** Begin Input material **

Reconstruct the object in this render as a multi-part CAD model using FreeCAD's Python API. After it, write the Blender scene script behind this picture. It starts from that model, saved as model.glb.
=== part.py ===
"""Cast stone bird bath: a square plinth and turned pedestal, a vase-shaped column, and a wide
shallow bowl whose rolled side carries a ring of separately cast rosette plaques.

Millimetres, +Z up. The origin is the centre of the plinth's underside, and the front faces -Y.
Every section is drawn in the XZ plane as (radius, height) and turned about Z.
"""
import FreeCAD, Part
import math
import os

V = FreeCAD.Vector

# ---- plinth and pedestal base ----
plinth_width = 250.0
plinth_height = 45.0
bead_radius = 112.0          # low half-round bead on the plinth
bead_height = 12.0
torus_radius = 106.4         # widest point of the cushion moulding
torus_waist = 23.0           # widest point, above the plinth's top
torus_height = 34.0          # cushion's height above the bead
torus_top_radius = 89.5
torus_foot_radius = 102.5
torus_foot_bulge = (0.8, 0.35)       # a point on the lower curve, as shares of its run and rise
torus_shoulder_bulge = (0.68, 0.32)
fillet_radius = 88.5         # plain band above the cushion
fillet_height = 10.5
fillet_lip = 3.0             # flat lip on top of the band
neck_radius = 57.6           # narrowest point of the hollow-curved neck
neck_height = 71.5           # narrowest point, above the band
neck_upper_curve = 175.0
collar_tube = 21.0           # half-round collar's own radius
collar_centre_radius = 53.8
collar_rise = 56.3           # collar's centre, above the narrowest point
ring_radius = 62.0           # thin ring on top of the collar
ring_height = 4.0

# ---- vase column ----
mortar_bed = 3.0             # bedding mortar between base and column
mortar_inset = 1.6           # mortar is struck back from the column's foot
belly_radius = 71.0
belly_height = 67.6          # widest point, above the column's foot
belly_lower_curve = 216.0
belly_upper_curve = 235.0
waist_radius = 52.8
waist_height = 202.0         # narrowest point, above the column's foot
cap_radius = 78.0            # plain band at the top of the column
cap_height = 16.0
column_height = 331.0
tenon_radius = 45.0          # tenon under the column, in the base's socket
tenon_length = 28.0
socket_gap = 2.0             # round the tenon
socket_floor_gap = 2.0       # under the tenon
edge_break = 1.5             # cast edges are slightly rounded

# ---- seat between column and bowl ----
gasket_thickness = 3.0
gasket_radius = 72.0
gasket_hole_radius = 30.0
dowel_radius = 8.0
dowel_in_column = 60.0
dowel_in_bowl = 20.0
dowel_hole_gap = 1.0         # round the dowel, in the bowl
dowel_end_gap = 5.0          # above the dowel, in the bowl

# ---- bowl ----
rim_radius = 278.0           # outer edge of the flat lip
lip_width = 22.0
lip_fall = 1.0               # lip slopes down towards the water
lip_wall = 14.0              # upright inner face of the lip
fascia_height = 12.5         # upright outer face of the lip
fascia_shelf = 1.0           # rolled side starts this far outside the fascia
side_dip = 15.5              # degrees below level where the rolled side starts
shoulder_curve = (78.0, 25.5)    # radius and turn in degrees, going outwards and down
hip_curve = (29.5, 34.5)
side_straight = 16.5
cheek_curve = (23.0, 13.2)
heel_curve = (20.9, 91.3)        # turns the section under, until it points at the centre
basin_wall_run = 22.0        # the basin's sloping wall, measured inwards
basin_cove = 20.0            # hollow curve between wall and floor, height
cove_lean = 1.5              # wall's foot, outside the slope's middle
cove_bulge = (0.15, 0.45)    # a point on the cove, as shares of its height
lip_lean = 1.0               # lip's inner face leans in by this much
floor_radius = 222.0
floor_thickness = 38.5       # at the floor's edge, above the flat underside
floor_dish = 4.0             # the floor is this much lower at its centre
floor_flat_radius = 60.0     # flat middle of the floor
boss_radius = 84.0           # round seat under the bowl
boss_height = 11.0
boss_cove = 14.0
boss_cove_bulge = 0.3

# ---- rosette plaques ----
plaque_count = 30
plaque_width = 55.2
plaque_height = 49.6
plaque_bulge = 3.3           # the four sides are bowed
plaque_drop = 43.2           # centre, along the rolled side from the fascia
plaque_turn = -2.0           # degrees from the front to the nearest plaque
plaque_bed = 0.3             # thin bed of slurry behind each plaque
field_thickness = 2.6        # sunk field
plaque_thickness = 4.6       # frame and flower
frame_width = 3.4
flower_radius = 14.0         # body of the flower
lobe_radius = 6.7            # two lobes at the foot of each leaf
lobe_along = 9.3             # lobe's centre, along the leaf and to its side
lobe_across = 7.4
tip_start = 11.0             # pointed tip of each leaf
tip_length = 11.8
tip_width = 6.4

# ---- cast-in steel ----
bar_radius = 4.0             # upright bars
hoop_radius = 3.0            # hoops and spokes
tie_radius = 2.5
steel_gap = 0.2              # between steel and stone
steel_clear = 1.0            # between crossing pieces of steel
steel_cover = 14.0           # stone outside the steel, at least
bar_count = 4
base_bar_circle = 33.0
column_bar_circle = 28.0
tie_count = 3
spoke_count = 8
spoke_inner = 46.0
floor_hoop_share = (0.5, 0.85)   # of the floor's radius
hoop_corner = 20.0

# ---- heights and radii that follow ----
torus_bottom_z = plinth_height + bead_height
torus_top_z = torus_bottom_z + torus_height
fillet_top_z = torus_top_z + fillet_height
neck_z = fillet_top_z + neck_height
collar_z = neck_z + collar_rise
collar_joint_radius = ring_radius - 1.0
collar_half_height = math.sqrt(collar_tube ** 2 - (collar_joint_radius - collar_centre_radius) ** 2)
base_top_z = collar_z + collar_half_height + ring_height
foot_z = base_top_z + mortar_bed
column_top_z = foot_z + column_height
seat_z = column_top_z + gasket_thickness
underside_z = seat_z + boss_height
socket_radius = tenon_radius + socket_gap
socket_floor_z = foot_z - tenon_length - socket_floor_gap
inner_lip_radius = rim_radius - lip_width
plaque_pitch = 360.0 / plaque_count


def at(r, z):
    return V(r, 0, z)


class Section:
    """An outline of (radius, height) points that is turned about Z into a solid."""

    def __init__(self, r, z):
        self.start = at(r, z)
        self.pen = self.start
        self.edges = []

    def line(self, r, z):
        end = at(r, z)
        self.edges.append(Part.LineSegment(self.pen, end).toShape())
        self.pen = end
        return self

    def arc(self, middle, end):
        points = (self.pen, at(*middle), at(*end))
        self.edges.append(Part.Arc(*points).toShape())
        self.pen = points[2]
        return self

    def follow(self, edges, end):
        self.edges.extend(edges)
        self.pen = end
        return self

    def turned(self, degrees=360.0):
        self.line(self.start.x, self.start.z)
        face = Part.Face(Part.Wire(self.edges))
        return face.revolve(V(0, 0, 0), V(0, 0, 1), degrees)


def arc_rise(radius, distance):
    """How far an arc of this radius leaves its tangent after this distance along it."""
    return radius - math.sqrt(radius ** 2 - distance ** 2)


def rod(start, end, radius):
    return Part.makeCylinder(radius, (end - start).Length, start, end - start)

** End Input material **
** Begin Input material **

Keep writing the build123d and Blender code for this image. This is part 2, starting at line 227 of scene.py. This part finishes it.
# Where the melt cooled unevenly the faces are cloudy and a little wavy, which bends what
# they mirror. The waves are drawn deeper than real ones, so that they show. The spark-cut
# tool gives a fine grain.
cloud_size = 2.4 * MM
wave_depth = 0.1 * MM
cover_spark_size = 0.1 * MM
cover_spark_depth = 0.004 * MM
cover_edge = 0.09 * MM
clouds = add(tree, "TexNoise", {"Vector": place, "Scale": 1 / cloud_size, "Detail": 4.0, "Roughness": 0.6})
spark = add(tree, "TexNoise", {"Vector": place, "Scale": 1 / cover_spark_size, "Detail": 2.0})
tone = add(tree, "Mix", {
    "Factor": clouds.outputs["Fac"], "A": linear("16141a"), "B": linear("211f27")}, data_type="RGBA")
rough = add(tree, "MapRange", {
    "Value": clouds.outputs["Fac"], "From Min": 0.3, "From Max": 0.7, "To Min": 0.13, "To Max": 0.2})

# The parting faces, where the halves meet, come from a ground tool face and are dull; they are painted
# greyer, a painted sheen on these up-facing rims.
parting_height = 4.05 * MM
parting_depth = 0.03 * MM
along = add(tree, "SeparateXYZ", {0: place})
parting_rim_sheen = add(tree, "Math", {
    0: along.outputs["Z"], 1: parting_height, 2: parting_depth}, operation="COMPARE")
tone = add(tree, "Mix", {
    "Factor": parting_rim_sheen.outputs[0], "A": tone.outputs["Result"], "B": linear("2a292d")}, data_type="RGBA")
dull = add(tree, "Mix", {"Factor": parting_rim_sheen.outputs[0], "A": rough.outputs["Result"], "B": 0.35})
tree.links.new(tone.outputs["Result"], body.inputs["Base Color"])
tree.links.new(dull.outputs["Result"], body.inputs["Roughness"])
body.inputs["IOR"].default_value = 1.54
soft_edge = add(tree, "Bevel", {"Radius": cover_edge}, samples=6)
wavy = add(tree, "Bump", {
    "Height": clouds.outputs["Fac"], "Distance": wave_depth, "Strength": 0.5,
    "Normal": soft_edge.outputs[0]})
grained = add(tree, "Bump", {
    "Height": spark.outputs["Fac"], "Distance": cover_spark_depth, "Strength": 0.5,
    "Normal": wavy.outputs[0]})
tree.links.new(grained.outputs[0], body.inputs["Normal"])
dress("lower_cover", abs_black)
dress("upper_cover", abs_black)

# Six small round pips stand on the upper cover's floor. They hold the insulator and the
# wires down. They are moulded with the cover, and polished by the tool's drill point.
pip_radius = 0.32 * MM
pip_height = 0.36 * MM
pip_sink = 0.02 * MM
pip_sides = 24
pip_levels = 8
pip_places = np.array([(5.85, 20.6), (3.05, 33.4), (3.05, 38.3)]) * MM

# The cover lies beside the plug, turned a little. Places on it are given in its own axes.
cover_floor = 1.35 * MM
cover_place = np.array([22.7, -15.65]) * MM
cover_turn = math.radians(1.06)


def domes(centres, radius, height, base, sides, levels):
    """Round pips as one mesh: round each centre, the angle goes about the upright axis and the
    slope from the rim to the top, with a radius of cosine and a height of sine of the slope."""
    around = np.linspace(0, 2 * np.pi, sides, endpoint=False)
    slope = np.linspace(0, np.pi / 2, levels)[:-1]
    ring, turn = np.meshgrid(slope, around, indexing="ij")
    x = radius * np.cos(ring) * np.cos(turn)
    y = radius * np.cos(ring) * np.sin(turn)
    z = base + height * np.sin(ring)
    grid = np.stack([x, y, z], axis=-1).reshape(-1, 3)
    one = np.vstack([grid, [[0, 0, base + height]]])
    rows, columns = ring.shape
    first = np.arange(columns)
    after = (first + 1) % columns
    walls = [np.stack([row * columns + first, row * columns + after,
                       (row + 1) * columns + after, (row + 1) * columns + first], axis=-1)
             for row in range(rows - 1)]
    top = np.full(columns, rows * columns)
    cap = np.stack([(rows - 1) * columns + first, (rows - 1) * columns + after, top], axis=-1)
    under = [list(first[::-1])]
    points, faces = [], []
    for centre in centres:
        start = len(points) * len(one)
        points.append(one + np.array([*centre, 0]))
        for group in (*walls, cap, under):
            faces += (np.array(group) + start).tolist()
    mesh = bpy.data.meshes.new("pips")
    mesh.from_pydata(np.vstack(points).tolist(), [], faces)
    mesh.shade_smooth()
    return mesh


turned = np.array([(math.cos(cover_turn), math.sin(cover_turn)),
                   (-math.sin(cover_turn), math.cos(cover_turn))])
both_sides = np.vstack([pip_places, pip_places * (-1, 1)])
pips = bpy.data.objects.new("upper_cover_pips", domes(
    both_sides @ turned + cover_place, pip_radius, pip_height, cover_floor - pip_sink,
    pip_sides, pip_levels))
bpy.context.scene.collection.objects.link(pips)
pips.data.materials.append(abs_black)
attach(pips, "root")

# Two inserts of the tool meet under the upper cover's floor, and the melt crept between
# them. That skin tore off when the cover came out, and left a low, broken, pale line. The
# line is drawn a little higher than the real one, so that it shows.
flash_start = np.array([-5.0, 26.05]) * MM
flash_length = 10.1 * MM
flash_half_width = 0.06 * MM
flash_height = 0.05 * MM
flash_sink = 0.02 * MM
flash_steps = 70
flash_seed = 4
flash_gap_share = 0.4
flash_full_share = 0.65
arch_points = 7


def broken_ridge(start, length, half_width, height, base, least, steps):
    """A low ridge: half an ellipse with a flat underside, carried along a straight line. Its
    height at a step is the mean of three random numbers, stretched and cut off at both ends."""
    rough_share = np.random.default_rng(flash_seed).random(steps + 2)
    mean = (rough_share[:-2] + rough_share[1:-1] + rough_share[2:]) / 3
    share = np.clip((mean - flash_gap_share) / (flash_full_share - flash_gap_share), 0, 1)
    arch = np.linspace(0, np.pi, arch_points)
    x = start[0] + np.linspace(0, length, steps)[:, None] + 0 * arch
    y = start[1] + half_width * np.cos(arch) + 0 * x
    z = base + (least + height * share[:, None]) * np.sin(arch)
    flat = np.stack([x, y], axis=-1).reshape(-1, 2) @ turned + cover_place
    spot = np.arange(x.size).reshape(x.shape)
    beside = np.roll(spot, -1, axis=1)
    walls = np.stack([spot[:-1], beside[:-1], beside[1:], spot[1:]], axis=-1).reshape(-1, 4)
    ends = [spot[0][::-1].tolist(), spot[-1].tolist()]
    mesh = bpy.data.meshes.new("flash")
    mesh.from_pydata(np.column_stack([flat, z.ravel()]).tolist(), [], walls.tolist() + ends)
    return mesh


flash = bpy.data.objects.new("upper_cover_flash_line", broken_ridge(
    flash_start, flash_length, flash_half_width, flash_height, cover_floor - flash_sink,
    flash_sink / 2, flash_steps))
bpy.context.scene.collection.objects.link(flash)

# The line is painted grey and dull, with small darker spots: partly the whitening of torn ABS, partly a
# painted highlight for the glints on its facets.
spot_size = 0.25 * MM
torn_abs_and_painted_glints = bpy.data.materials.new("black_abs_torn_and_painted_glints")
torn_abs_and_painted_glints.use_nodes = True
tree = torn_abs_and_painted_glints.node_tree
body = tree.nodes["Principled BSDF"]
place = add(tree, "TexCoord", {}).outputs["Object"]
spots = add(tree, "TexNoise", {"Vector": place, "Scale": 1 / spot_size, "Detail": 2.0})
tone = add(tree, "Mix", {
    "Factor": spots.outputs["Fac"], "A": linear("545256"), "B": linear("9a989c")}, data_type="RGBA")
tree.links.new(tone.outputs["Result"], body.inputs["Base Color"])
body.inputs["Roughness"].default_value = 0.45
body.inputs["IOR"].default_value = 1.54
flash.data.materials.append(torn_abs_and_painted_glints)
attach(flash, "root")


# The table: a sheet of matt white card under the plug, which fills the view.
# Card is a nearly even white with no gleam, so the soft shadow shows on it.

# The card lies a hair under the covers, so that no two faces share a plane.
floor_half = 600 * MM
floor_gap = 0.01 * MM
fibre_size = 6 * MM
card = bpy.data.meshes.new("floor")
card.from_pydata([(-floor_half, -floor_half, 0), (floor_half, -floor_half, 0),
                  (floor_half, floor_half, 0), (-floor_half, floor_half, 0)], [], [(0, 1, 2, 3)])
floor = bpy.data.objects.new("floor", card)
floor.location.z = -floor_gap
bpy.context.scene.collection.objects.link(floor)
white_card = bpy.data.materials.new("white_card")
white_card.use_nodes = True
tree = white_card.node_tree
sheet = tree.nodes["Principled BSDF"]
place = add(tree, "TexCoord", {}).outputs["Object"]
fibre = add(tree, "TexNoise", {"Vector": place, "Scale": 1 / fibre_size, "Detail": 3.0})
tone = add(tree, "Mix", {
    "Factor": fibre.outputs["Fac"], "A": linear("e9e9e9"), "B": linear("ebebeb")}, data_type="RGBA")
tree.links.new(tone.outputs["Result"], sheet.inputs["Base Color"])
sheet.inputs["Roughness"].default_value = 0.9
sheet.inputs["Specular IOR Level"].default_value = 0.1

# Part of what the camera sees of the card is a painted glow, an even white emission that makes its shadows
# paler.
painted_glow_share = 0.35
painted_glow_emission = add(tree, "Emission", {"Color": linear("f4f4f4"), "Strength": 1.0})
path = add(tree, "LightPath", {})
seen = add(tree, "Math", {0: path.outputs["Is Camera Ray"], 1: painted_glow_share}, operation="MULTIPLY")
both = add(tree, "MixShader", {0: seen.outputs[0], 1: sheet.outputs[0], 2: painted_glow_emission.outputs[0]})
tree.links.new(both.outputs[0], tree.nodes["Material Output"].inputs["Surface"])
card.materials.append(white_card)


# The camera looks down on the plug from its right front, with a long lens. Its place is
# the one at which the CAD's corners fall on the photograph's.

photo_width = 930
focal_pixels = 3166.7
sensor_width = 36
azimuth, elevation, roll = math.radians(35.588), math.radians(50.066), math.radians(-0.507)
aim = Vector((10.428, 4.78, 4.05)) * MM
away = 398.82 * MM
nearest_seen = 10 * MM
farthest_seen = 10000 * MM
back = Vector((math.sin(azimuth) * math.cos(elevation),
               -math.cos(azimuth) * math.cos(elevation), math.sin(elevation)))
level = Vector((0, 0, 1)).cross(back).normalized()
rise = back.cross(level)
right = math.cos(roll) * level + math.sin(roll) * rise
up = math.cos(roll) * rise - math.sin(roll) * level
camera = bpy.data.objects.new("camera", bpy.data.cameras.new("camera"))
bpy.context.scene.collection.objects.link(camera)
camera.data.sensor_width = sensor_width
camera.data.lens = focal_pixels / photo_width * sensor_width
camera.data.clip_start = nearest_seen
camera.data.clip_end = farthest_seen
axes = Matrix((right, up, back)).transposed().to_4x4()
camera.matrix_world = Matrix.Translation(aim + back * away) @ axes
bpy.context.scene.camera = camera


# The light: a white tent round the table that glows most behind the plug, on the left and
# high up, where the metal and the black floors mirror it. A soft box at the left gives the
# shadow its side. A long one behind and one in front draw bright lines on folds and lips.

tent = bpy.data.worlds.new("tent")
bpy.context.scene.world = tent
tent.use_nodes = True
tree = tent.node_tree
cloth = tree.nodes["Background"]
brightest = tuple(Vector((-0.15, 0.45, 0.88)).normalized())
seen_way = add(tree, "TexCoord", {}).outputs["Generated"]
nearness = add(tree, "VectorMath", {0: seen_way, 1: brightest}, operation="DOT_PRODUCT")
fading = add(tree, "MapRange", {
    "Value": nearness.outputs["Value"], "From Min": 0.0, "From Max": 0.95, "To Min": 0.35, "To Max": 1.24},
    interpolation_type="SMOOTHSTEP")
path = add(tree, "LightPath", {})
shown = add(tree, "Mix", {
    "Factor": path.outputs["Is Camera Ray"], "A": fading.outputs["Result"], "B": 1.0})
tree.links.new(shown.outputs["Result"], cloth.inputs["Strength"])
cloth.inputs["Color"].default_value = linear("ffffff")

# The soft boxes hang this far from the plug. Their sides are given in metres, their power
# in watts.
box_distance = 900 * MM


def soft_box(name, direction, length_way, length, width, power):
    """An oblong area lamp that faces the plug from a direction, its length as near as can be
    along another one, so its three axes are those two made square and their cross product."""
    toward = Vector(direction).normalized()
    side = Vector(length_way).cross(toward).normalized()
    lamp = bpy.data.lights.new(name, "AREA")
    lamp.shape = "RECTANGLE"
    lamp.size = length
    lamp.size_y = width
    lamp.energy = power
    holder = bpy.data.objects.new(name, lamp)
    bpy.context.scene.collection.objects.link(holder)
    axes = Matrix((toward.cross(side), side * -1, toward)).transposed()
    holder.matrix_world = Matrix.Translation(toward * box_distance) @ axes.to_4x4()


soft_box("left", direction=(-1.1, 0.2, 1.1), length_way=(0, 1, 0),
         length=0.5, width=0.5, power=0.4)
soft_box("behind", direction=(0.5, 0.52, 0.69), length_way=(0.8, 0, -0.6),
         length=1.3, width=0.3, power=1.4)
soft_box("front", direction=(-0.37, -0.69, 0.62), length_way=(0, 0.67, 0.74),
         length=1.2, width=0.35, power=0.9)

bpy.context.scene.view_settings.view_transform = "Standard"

** End Input material **

> [Given request]: Above this instruction are the records; retype exactly the lines from the one containing "Reconstruct the object" up to and including the one containing "V = FreeCAD.Vector".

> [Written reply]:
Reconstruct the object in this render as a multi-part CAD model using FreeCAD's Python API. After it, write the Blender scene script behind this picture. It starts from that model, saved as model.glb.
=== part.py ===
"""Cast stone bird bath: a square plinth and turned pedestal, a vase-shaped column, and a wide
shallow bowl whose rolled side carries a ring of separately cast rosette plaques.

Millimetres, +Z up. The origin is the centre of the plinth's underside, and the front faces -Y.
Every section is drawn in the XZ plane as (radius, height) and turned about Z.
"""
import FreeCAD, Part
import math
import os

V = FreeCAD.Vector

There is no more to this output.